While doing my semester project on NFL Attendance data, I wanted to take a look at the average total attendance per week from 2000 through 2019. First, I needed to read in and edit the data to get what I wanted.
library(tidyverse)
# Reading in data
attendance <- read.csv("/Users/drewgreiner/Documents/nfl/attendance.csv")
# Grouping data by week
weekly_attendance <- attendance %>% group_by(week) %>%
summarise(sumweekly = sum(weekly_attendance, na.rm = TRUE)/2) %>%
arrange(week)
In looking at the above visualization, we can see the average number of people per week throughout the NFL season. There is a confidence interval added, allowing us to see where there may be more variance and larger ranges. While the early data appears high, the middle weeks of the season see a significant decrease in total attendance.
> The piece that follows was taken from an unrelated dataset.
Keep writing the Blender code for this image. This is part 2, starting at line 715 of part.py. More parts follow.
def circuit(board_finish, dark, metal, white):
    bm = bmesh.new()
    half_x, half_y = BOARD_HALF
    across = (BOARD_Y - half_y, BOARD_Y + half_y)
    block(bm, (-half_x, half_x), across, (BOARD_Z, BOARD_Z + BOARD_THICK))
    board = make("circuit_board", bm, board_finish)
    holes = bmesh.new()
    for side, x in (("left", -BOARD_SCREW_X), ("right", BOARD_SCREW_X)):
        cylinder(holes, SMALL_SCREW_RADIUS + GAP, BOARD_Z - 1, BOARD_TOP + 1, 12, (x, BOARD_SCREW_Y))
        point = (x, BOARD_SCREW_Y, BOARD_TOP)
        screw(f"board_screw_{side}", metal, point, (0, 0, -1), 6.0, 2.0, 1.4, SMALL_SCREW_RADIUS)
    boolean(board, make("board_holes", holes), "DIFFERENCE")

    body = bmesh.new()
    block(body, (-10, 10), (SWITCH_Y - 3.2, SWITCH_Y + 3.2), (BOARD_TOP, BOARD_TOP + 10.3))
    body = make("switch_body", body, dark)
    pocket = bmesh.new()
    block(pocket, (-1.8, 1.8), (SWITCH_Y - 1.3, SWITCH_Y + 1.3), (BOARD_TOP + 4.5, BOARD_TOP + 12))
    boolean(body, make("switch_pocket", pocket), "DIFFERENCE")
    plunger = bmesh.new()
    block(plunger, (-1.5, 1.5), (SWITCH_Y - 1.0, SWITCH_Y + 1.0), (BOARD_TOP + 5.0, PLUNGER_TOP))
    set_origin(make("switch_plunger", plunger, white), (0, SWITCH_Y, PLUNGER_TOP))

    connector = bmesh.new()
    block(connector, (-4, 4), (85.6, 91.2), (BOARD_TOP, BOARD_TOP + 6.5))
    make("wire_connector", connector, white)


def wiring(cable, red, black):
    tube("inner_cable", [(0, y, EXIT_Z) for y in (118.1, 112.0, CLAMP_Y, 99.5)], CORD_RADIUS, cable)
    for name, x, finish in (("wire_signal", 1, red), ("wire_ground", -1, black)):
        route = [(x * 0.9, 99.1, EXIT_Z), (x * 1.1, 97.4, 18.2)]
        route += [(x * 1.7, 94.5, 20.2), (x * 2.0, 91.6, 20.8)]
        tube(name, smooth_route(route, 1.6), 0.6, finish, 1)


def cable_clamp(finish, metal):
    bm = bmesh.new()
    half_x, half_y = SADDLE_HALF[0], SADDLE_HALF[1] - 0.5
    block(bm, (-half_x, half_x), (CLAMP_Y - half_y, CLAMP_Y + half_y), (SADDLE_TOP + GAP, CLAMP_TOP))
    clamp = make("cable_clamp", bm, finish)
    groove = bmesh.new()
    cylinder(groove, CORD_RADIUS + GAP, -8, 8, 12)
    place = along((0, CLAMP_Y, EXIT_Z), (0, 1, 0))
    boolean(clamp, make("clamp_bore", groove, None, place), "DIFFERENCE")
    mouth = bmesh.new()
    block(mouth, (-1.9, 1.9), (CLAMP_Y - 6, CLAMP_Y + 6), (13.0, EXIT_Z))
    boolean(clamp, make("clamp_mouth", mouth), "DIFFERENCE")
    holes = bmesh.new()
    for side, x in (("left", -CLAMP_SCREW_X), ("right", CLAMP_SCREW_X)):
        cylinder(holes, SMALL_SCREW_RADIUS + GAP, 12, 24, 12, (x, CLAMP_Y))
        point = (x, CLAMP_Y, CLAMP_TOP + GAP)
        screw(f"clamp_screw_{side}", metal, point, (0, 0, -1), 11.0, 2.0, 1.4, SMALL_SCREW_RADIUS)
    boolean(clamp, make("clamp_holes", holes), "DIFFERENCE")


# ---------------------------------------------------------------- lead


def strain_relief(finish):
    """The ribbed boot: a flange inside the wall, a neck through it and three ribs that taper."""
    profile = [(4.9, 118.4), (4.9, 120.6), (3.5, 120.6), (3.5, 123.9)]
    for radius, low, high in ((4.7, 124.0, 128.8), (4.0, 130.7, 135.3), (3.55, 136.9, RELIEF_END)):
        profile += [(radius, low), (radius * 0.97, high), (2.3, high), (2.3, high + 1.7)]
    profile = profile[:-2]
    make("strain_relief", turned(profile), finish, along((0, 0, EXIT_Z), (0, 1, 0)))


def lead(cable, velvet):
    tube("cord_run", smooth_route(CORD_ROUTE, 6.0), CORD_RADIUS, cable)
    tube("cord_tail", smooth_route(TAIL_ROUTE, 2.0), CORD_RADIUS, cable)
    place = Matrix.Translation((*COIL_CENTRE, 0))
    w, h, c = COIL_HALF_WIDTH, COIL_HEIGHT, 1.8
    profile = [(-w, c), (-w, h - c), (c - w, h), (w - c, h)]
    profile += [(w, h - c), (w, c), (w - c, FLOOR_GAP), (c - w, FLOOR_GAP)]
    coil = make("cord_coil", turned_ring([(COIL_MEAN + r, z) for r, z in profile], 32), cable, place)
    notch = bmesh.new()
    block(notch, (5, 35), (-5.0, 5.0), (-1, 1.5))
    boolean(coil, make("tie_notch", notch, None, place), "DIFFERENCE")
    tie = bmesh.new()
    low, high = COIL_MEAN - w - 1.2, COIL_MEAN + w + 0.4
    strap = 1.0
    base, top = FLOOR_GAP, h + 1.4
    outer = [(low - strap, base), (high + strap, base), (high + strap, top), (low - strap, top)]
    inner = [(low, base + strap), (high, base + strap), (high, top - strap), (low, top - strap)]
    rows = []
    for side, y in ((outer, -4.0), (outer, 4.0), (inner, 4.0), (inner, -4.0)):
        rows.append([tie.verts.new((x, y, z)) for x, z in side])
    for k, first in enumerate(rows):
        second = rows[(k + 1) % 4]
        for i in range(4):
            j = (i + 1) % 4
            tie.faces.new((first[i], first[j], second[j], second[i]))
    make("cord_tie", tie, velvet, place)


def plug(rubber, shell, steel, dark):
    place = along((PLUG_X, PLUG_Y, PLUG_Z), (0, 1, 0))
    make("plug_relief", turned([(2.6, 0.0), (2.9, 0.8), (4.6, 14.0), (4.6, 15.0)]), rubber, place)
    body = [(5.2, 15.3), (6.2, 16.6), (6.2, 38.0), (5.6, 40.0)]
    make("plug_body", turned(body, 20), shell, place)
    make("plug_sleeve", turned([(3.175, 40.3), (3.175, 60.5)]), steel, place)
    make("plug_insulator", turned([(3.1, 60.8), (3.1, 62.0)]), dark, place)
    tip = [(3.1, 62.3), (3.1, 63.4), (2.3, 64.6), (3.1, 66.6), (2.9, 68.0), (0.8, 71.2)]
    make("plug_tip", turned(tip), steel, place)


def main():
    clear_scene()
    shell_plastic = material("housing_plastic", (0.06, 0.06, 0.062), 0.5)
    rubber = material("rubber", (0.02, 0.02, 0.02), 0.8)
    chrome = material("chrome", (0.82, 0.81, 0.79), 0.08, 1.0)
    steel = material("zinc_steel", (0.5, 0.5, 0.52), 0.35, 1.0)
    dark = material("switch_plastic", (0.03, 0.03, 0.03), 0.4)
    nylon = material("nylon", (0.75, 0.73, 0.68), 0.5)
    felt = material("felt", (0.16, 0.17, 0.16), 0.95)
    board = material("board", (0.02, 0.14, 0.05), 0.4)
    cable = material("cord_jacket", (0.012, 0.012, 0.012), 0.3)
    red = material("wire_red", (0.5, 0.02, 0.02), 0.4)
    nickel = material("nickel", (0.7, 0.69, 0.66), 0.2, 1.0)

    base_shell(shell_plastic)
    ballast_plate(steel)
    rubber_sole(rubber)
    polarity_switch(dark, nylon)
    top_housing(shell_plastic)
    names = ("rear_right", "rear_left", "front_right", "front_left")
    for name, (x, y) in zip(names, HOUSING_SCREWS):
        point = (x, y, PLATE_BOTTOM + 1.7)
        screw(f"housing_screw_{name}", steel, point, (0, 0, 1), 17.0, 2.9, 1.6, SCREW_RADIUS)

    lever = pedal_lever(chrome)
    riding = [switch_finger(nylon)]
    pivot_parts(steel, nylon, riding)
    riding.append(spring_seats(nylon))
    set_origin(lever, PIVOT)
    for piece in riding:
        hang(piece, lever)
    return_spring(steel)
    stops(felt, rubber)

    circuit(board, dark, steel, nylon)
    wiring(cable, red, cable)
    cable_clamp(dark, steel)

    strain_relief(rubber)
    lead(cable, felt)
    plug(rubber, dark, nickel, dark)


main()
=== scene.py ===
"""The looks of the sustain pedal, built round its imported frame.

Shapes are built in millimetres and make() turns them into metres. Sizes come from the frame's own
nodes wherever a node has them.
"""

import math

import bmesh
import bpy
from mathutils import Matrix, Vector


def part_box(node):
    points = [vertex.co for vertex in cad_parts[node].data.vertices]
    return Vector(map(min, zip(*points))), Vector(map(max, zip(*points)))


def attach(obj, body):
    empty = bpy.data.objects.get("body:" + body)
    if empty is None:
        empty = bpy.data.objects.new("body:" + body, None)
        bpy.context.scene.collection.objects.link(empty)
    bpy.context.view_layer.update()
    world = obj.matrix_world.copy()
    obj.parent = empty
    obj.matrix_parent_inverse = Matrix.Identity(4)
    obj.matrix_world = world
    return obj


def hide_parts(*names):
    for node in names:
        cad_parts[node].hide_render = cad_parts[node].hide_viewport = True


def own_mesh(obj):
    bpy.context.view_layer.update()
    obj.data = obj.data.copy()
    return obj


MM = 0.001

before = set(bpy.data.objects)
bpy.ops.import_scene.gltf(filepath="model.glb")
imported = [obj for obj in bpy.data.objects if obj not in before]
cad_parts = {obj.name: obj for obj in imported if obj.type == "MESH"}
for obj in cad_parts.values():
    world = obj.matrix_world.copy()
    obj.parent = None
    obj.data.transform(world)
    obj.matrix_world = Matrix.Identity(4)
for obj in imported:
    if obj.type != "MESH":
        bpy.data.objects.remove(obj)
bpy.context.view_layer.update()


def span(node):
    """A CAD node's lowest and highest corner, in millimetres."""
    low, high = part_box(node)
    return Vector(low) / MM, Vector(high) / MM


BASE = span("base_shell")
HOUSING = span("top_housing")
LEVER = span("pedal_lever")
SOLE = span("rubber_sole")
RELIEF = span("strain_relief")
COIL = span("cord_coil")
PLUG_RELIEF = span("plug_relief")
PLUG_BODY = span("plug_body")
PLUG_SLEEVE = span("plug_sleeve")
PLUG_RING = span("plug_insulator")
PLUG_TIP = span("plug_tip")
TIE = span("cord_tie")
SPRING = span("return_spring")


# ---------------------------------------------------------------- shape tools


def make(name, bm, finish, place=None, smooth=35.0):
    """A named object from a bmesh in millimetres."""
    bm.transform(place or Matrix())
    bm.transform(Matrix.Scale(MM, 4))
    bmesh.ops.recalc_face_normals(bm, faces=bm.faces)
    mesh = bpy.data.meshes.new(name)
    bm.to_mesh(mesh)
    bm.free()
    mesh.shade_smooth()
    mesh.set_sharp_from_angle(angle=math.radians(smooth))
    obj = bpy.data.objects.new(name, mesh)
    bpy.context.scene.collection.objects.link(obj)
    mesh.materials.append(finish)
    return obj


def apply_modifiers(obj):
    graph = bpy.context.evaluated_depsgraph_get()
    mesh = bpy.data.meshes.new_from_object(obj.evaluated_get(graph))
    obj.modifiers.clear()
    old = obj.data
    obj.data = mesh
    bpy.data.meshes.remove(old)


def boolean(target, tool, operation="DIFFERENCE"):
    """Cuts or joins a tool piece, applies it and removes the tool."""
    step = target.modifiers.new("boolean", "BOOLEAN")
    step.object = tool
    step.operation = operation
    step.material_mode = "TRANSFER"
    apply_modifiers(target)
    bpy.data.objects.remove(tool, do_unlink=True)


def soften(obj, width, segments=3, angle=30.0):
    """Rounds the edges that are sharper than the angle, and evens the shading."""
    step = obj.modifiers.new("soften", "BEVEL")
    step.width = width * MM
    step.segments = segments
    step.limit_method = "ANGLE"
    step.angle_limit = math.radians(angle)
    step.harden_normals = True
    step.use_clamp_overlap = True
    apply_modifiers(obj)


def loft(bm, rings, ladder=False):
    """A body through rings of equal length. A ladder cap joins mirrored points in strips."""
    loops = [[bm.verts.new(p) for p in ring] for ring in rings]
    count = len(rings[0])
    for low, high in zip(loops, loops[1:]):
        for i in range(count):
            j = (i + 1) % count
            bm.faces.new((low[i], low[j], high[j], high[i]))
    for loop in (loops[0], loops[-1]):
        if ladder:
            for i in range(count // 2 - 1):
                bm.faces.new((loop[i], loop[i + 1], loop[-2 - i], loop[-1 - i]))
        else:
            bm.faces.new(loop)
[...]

While this could be because of colder temperatures, poor team performance, or other variables unaccounted for in this dataset, a major reason for it is the bye week in the NFL. In the early years of the dataset, the bye would come as early as week 3, so that is why the weeks starting at three appear lower. The middle weeks are where byes continue to take place and always have, which is why those have the lowest totals for attendance.
Overall, we can see the attendance drops in the first few weeks of the season into the middle, before rebounding late in the season as all teams. To make the visualization better, I added axis titles and a general title to allow for people to better understanding what is being shown through the data.